▸ Directions for this task: Extract each line holding the word "code" from the entries.

▸ A block of data:
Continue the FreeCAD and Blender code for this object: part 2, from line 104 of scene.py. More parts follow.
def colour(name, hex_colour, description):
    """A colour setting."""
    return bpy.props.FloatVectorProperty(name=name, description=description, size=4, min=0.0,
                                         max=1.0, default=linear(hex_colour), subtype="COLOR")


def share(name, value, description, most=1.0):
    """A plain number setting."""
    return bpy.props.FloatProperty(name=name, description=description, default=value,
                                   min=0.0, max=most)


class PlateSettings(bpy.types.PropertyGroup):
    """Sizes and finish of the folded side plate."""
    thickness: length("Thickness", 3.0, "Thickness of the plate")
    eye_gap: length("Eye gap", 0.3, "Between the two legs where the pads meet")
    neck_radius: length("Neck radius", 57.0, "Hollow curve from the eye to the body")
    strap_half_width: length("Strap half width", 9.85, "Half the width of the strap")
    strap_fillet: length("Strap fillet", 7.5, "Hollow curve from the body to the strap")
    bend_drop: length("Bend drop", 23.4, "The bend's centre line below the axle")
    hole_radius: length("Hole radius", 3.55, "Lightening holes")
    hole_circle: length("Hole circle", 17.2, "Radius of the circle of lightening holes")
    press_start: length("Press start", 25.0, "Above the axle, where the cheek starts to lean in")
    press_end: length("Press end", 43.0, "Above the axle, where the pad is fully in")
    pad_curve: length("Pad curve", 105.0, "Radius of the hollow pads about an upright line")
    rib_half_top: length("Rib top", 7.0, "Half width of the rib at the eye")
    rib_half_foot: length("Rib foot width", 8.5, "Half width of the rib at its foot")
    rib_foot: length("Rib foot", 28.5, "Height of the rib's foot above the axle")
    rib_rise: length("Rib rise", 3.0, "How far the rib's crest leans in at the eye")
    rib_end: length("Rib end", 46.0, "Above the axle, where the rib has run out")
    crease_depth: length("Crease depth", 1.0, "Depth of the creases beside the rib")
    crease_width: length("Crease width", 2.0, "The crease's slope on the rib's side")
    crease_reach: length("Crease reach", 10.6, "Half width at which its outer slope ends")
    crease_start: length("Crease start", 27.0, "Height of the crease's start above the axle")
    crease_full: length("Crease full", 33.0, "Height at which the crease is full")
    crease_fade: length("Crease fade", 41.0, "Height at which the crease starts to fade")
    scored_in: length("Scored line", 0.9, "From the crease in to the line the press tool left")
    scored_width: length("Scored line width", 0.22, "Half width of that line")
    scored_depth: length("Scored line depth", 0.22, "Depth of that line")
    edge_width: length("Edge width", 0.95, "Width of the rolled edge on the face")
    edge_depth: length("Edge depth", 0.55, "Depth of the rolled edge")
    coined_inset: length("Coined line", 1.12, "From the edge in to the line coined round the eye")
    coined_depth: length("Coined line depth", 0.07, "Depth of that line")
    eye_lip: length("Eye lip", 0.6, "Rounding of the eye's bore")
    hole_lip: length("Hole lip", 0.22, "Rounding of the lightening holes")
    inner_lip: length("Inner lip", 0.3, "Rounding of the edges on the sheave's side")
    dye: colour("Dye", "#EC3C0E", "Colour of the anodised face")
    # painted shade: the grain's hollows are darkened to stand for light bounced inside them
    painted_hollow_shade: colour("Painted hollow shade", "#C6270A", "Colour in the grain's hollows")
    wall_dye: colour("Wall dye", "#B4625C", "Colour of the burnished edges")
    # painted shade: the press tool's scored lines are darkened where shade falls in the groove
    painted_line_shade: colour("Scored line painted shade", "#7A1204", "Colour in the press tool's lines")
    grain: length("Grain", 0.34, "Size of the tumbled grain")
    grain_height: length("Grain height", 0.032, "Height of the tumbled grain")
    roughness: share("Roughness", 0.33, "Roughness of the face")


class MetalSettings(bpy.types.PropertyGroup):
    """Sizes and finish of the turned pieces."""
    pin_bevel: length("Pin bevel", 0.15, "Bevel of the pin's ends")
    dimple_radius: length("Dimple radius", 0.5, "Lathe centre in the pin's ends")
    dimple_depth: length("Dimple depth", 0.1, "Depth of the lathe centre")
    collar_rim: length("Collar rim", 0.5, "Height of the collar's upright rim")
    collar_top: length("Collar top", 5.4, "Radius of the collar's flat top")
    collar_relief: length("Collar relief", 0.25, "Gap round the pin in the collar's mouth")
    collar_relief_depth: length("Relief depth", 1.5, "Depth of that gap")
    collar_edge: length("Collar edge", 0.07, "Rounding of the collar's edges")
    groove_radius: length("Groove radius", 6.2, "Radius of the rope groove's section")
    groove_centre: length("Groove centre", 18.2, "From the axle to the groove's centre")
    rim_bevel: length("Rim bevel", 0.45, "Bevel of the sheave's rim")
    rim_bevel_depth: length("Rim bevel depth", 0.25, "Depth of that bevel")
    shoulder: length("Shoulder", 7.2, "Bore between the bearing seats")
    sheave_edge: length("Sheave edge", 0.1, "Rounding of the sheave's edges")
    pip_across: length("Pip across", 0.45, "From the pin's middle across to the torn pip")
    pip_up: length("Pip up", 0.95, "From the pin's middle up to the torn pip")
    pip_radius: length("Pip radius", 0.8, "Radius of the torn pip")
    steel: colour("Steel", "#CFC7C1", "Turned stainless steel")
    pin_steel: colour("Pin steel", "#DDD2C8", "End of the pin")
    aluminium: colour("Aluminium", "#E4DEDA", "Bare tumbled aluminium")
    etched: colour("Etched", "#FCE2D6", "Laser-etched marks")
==
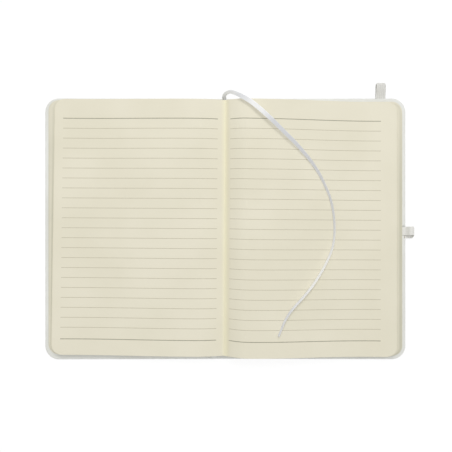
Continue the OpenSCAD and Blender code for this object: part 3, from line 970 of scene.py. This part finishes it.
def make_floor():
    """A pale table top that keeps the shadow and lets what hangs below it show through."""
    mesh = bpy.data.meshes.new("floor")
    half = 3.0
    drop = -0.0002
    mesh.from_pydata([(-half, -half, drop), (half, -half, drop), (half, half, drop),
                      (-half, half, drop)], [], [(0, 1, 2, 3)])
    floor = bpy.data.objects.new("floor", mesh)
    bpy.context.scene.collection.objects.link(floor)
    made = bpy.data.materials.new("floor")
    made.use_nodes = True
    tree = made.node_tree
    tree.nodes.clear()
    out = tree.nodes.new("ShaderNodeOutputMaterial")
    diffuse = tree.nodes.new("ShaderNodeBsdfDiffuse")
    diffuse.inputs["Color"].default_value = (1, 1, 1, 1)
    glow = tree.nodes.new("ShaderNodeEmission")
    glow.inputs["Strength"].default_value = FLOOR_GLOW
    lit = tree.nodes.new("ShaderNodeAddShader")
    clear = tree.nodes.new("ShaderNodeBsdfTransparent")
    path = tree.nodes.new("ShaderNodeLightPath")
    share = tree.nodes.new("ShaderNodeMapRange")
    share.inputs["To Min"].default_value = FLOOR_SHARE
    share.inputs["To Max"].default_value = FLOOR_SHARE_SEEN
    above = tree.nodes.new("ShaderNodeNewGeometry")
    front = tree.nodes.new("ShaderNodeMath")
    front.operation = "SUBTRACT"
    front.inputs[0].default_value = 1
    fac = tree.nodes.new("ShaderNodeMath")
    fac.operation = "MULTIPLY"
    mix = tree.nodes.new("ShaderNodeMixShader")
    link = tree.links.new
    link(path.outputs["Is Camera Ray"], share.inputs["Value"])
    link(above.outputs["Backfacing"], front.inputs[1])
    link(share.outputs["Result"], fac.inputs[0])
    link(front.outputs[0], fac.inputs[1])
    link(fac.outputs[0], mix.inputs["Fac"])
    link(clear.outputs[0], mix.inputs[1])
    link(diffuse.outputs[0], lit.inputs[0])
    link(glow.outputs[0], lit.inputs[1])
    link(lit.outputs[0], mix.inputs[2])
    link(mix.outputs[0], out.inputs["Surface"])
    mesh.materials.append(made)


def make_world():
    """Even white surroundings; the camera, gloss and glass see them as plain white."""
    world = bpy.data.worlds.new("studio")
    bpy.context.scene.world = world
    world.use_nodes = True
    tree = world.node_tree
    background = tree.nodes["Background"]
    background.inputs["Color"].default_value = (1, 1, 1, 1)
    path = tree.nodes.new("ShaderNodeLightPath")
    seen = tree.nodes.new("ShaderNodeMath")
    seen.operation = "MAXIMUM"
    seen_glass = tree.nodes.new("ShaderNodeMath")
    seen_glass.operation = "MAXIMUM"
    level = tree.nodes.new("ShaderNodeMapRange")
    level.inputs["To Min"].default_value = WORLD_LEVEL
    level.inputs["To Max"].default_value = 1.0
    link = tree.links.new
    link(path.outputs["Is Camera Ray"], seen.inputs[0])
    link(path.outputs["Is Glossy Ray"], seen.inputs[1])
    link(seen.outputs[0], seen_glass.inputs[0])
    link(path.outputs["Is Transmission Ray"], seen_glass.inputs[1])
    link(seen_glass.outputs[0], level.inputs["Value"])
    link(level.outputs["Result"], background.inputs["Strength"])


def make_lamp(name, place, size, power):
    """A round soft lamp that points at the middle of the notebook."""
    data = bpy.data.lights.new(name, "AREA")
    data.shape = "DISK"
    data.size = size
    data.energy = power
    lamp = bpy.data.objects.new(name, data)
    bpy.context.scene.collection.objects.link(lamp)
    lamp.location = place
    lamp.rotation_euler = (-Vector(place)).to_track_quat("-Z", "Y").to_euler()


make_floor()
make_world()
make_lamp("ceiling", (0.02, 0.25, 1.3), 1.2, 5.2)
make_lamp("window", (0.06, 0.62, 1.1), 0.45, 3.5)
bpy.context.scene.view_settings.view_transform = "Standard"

▸ Response for this exercise:
Continue the FreeCAD and Blender code for this object: part 2, from line 104 of scene.py. More parts follow.
Continue the OpenSCAD and Blender code for this object: part 3, from line 970 of scene.py. This part finishes it.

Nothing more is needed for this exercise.